* **DO THIS**: Each line from the one containing "Reconstruct the object in this render as a 3D" through the one containing "WATER_LEVEL = 157.0" must be echoed exactly, endpoints included, and every other line omitted.

* **SUPPLIED RECORDS**:
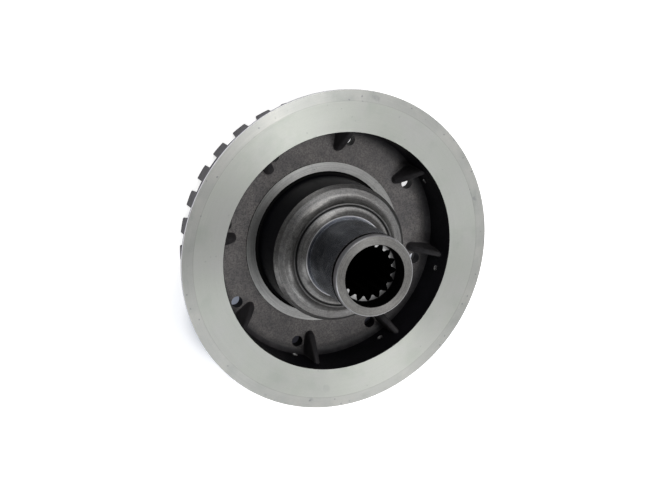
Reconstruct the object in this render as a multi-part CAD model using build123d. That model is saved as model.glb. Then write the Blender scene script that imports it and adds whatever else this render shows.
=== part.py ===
from build123d import *

import math
import os

# Clutch hub: one iron casting, turned, splined, drilled and ground on its working faces.
# The axis is Z. The hub stands on the rear end of its lugged drum, at z = 0, neck up.
# Angles are in degrees from +X, counter-clockwise seen from the neck side.
# All lengths are in millimetres.

# Lugged drum, which carries the inner teeth of the clutch plates
drum_depth = 62.0  # rear face of the drum up to the front face of the flange
lug_count = 32
lug_tip_diameter = 270.5
lug_root_diameter = 260.0
lug_width = 14.4
lug_corner_radius = 1.2
lug_angle = 6.85  # middle of the first lug
drum_end_chamfer = 1.0
lug_end_chamfer = 1.2  # turned on the rear corners of the lug tips

# Flange, the reaction plate of the clutch pack
flange_diameter = 304.0
flange_thickness = 8.5
flange_bore_diameter = 226.0
flange_bore_chamfer = 0.6
flange_bevel_diameter = 283.0  # where the shallow bevel of the front face starts
flange_bevel_drop = 1.0
flange_edge_width = 2.6
flange_rear_bevel_width = 5.0  # radial width of the bevel behind the edge

# Rim wall and web, as cast
wall_draft_angle = 2.0
wall_fillet_radius = 7.0
web_front_depth = 41.2  # flange face down to the cast web
web_thickness = 10.0
rear_wall_diameter = 216.0
rear_corner_bevel = 3.0  # at the foot of the rear boss and of the rear wall

# Machined pad around the foot of the boss
pad_diameter = 155.0
pad_height = 1.2
foot_groove_width = 3.6
foot_groove_depth = 1.6

# Boss with its ground journal and the two coves that run up to the neck
boss_diameter = 130.5
boss_face_rise = 1.7  # boss face above the flange face
boss_chamfer = 3.4
outer_cove_radius = 7.6
step_land_width = 3.4  # flat between the coves, which holds a narrow groove
step_groove_setback = 1.0  # from the land's inner edge to the groove
step_groove_width = 0.9
step_groove_depth = 1.3
inner_cove_radius = 8.1

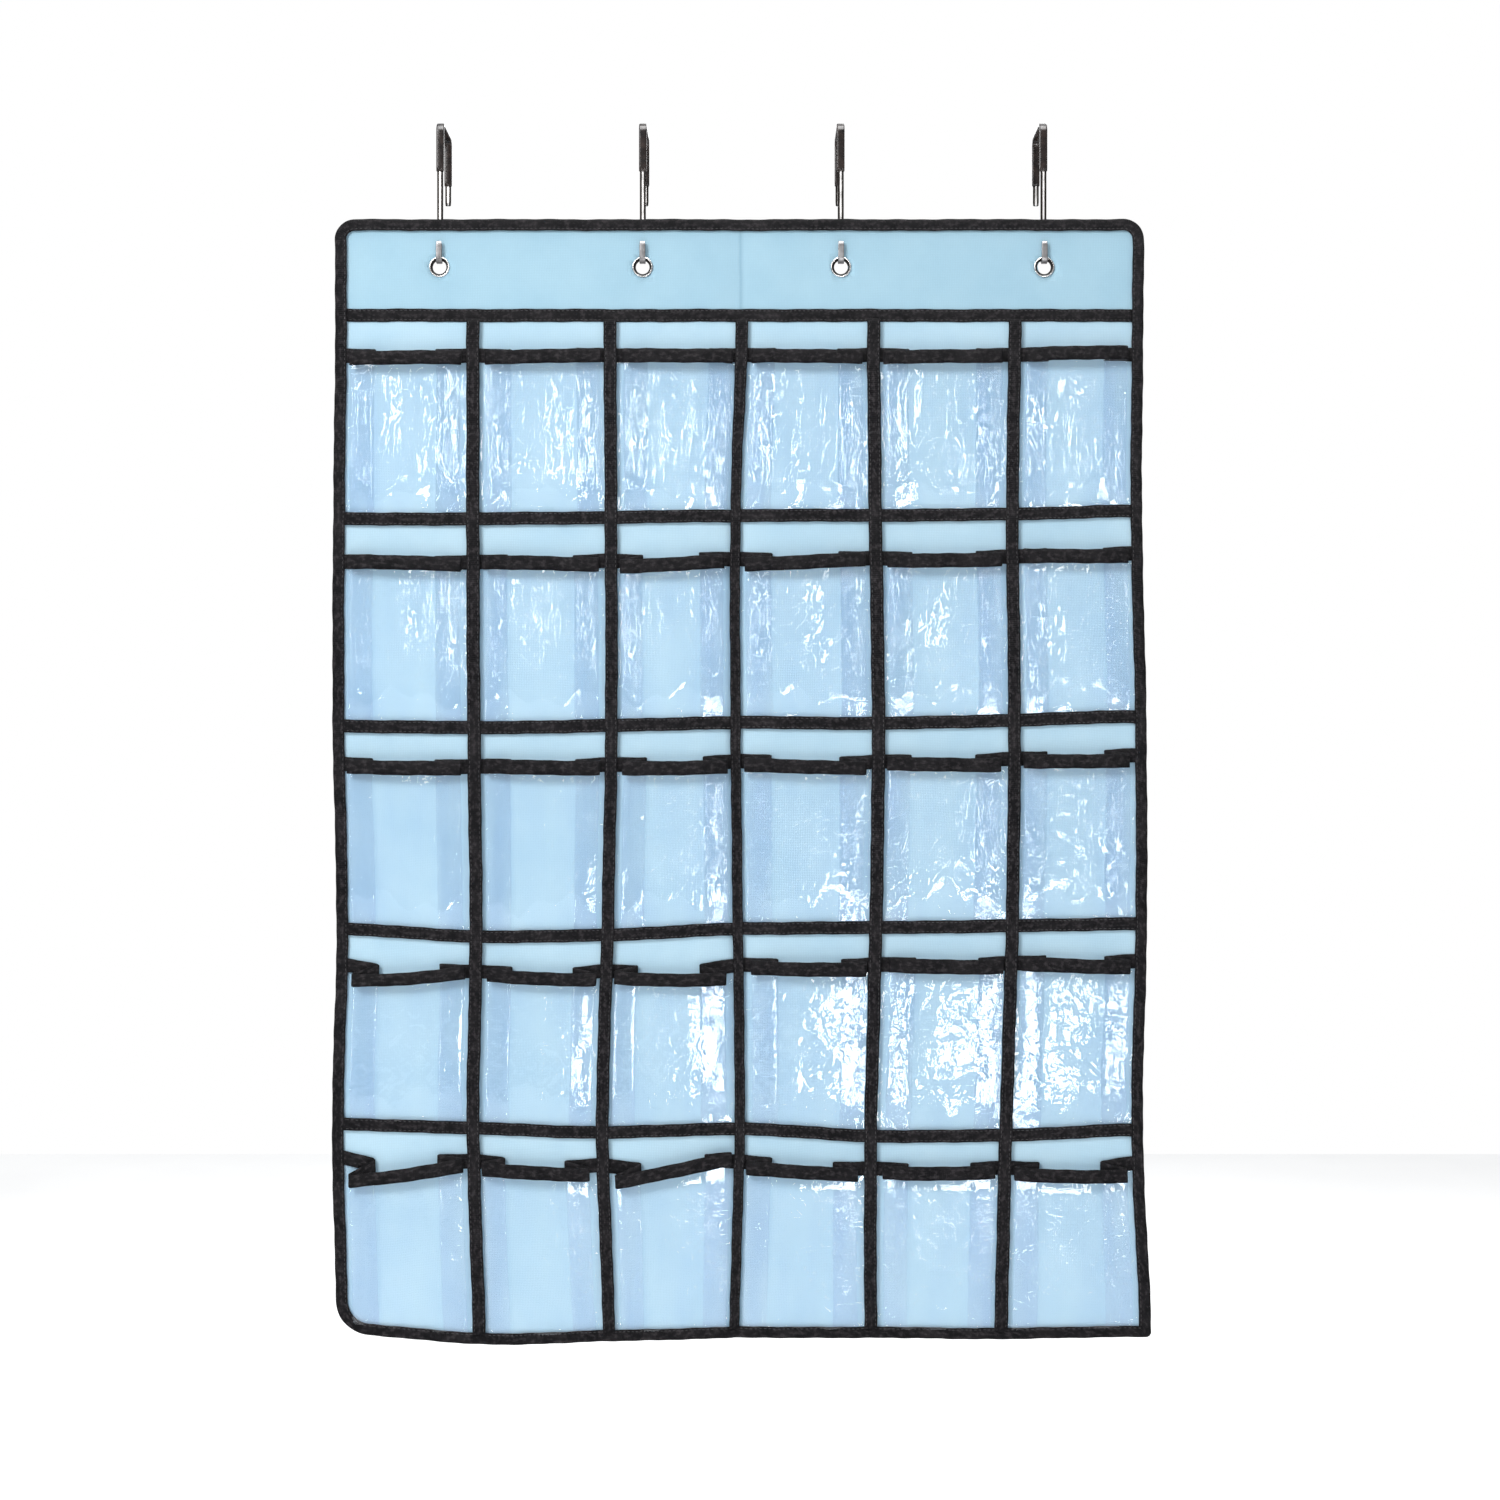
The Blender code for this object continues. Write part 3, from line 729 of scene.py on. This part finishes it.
def make_edge_binding():
    """The tape folded over the panel's edge all the way round, with its seam showing front and back."""
    section = binding_section()
    loops = [np.insert(panel_outline(inset), 1, y, axis=1) for inset, y in section]
    points = np.stack(loops, 1)
    along = lengths(closed(panel_outline(BINDING_WIDTH / 2)))
    over = lengths(closed(section))
    piece = add_grid("edge_binding", hung(points), along, over, TAPE, True, True)
    crosses_crease(face_outwards(piece), *both("edge_binding"))
    seam = closed(panel_outline(BINDING_WIDTH - STITCH_INSET))
    front = stitch_line(np.insert(seam, 1, BINDING_FRONT, axis=1), (0, -1, 0))
    back = stitch_line(np.insert(seam, 1, BINDING_BACK, axis=1), (0, 1, 0))
    return [piece, crosses_crease(add_stitches("edge_binding_stitches", [front, back]))]


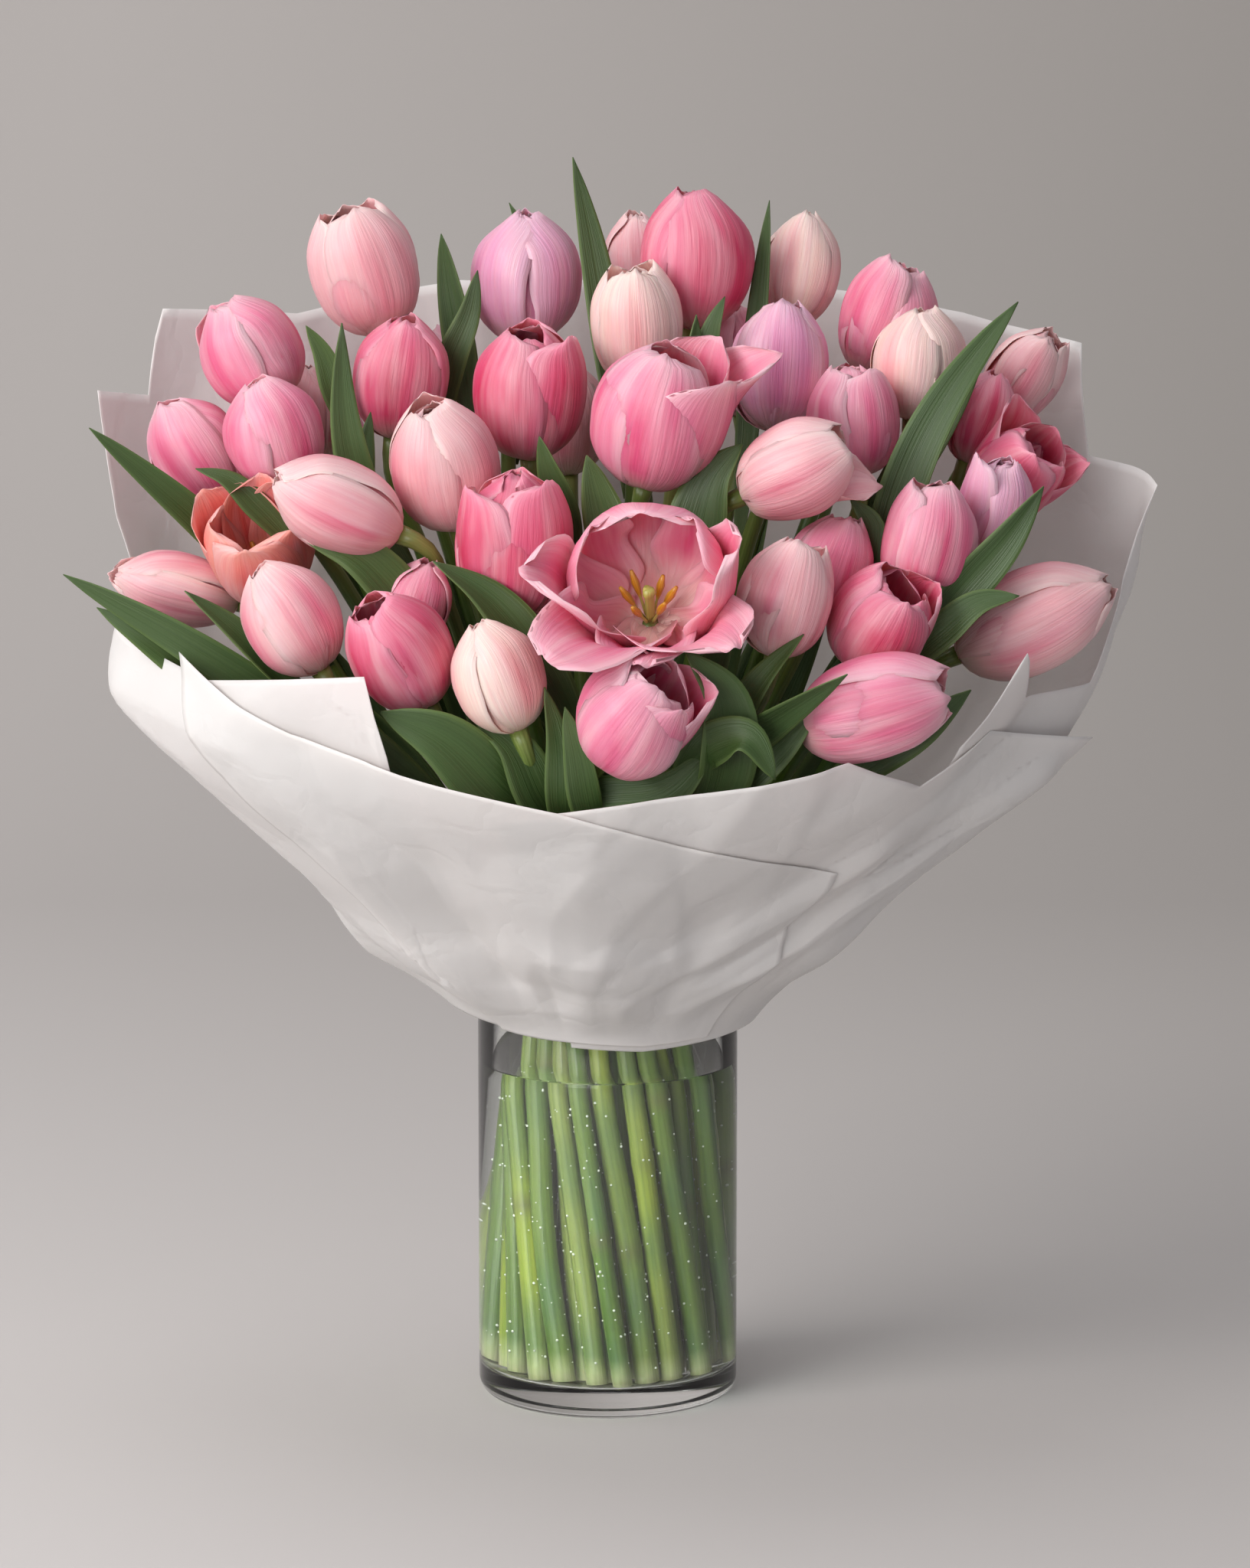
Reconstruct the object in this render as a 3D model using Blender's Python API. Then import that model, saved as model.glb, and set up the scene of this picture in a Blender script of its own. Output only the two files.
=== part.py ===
"""Tulips in a glass cylinder vase, wrapped in sheets of thin white paper.

The frame is in metres with +Z up. The origin is the centre of the vase's foot, the front of the
bunch faces -Y, and +X is to the right. Sizes below are in millimetres and angles in degrees.
"""
import math

import bmesh
import bpy
import numpy as np
from mathutils import Vector

MM = 0.001
TOUCH = 0.3                 # gap between pieces that rest on each other

# Vase
VASE_RADIUS = 60.0
VASE_HEIGHT = 200.0
VASE_WALL = 4.0
VASE_FLOOR = 14.0
VASE_CORNER = 10.0
VASE_LIP = 1.5              # height of the rim's bevels, which are 1 mm wide
VASE_INNER_CORNER = 4.0
VASE_SIDES = 32
WATER_LEVEL = 157.0

# Stems: straight from the foot to the neck of the bunch, then bent out to their blooms
STEM_SIDES = 6
FOOT_RADIUS = 4.2
NECK_RADIUS = 4.0
TOP_RADIUS = 3.5
NECK_HEIGHT = 205.0
NECK_SPACING = 12.0
NECK_LEAN = 0.35            # how much a stem turns towards its bloom right at the neck
FOOT_SPREAD = 1.15
BUNCH_TWIST = 40.0
FOOT_STRAY = 3.6
FOOT_SEED = 8
FOOT_REACH = 47.4           # farthest a stem may stand from the vase's middle
COLLAR = 10.0               # straight end of a stem, under its bloom
BEND_PULL = 0.42            # how stiffly a stem keeps its direction at both ends
BENDS = 7                   # points of a stem between its neck and its bloom
STEM_CLEARANCE = 1.0
BLOOM_SEAT = 1.5            # height of a bloom's lowest ring over the stem's end

# How the stems push each other aside: share of an overlap that is cleared in one round, the
# longest move in a round, the pull towards a straight line, and the number of rounds
SETTLE_PUSH = 0.6
SETTLE_LIMIT = 4.0
SETTLE_SMOOTHING = 0.06
SETTLE_ROUNDS = 260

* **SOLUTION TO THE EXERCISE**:
Reconstruct the object in this render as a 3D model using Blender's Python API. Then import that model, saved as model.glb, and set up the scene of this picture in a Blender script of its own. Output only the two files.
=== part.py ===
"""Tulips in a glass cylinder vase, wrapped in sheets of thin white paper.

The frame is in metres with +Z up. The origin is the centre of the vase's foot, the front of the
bunch faces -Y, and +X is to the right. Sizes below are in millimetres and angles in degrees.
"""
import math

import bmesh
import bpy
import numpy as np
from mathutils import Vector

MM = 0.001
TOUCH = 0.3                 # gap between pieces that rest on each other

# Vase
VASE_RADIUS = 60.0
VASE_HEIGHT = 200.0
VASE_WALL = 4.0
VASE_FLOOR = 14.0
VASE_CORNER = 10.0
VASE_LIP = 1.5              # height of the rim's bevels, which are 1 mm wide
VASE_INNER_CORNER = 4.0
VASE_SIDES = 32
WATER_LEVEL = 157.0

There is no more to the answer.